**Given problem**
Copy out every line exactly as given.

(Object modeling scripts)
** BEGIN **
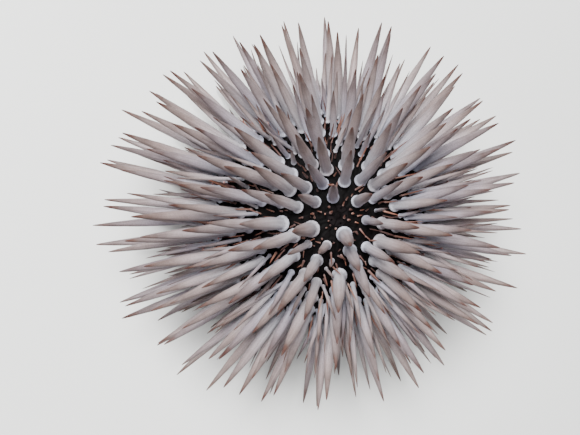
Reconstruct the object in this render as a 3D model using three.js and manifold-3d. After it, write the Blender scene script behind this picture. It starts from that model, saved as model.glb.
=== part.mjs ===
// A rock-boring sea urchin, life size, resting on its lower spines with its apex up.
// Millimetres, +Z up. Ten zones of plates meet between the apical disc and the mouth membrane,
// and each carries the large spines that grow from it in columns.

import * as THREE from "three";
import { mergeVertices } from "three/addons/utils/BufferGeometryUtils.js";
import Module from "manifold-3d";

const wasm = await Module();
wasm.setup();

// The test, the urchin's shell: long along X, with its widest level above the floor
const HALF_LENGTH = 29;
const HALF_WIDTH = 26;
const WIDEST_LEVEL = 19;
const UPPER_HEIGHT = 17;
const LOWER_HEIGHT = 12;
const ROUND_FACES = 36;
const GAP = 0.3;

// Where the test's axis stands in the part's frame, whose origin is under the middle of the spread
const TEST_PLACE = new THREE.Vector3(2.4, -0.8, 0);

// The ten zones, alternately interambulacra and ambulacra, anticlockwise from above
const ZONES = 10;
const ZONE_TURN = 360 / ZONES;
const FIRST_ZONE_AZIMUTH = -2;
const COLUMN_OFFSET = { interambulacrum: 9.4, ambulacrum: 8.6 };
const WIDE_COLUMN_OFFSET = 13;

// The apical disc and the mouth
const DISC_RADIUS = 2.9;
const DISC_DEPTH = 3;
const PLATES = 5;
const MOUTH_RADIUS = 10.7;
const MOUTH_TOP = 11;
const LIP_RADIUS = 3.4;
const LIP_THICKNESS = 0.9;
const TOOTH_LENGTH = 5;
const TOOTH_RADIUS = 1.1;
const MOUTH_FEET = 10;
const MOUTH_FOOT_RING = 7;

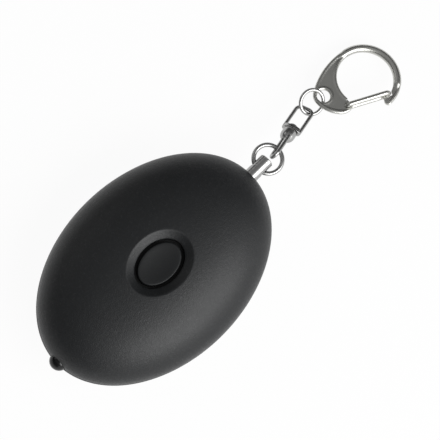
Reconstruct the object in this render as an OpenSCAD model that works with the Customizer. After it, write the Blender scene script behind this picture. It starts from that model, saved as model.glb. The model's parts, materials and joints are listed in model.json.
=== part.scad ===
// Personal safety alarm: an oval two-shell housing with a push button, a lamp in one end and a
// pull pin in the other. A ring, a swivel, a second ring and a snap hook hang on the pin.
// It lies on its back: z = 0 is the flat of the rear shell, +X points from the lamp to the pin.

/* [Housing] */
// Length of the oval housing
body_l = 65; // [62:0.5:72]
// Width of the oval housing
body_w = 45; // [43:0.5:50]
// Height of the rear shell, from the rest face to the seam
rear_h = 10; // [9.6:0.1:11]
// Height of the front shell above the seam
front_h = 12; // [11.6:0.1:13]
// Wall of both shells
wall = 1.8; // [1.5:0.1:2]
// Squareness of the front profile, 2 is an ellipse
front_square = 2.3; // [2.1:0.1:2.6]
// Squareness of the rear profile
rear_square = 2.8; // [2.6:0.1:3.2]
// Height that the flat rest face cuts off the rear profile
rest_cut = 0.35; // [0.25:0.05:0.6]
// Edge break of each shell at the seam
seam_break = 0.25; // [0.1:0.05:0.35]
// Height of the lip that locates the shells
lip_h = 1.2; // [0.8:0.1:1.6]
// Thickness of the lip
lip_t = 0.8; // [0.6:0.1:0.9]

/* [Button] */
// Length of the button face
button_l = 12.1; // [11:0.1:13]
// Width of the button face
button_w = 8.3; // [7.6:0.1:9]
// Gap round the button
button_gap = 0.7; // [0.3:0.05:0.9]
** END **
**Solution to the exercise**
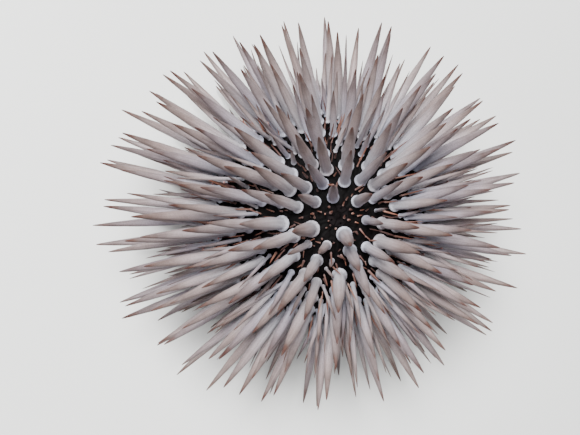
Reconstruct the object in this render as a 3D model using three.js and manifold-3d. After it, write the Blender scene script behind this picture. It starts from that model, saved as model.glb.
=== part.mjs ===
// A rock-boring sea urchin, life size, resting on its lower spines with its apex up.
// Millimetres, +Z up. Ten zones of plates meet between the apical disc and the mouth membrane,
// and each carries the large spines that grow from it in columns.

import * as THREE from "three";
import { mergeVertices } from "three/addons/utils/BufferGeometryUtils.js";
import Module from "manifold-3d";

const wasm = await Module();
wasm.setup();

// The test, the urchin's shell: long along X, with its widest level above the floor
const HALF_LENGTH = 29;
const HALF_WIDTH = 26;
const WIDEST_LEVEL = 19;
const UPPER_HEIGHT = 17;
const LOWER_HEIGHT = 12;
const ROUND_FACES = 36;
const GAP = 0.3;

// Where the test's axis stands in the part's frame, whose origin is under the middle of the spread
const TEST_PLACE = new THREE.Vector3(2.4, -0.8, 0);

// The ten zones, alternately interambulacra and ambulacra, anticlockwise from above
const ZONES = 10;
const ZONE_TURN = 360 / ZONES;
const FIRST_ZONE_AZIMUTH = -2;
const COLUMN_OFFSET = { interambulacrum: 9.4, ambulacrum: 8.6 };
const WIDE_COLUMN_OFFSET = 13;

// The apical disc and the mouth
const DISC_RADIUS = 2.9;
const DISC_DEPTH = 3;
const PLATES = 5;
const MOUTH_RADIUS = 10.7;
const MOUTH_TOP = 11;
const LIP_RADIUS = 3.4;
const LIP_THICKNESS = 0.9;
const TOOTH_LENGTH = 5;
const TOOTH_RADIUS = 1.1;
const MOUTH_FEET = 10;
const MOUTH_FOOT_RING = 7;

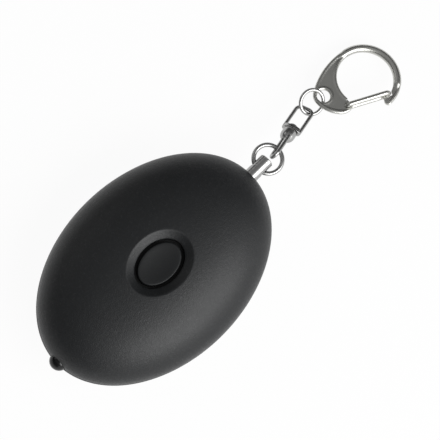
Reconstruct the object in this render as an OpenSCAD model that works with the Customizer. After it, write the Blender scene script behind this picture. It starts from that model, saved as model.glb. The model's parts, materials and joints are listed in model.json.
=== part.scad ===
// Personal safety alarm: an oval two-shell housing with a push button, a lamp in one end and a
// pull pin in the other. A ring, a swivel, a second ring and a snap hook hang on the pin.
// It lies on its back: z = 0 is the flat of the rear shell, +X points from the lamp to the pin.

/* [Housing] */
// Length of the oval housing
body_l = 65; // [62:0.5:72]
// Width of the oval housing
body_w = 45; // [43:0.5:50]
// Height of the rear shell, from the rest face to the seam
rear_h = 10; // [9.6:0.1:11]
// Height of the front shell above the seam
front_h = 12; // [11.6:0.1:13]
// Wall of both shells
wall = 1.8; // [1.5:0.1:2]
// Squareness of the front profile, 2 is an ellipse
front_square = 2.3; // [2.1:0.1:2.6]
// Squareness of the rear profile
rear_square = 2.8; // [2.6:0.1:3.2]
// Height that the flat rest face cuts off the rear profile
rest_cut = 0.35; // [0.25:0.05:0.6]
// Edge break of each shell at the seam
seam_break = 0.25; // [0.1:0.05:0.35]
// Height of the lip that locates the shells
lip_h = 1.2; // [0.8:0.1:1.6]
// Thickness of the lip
lip_t = 0.8; // [0.6:0.1:0.9]

/* [Button] */
// Length of the button face
button_l = 12.1; // [11:0.1:13]
// Width of the button face
button_w = 8.3; // [7.6:0.1:9]
// Gap round the button
button_gap = 0.7; // [0.3:0.05:0.9]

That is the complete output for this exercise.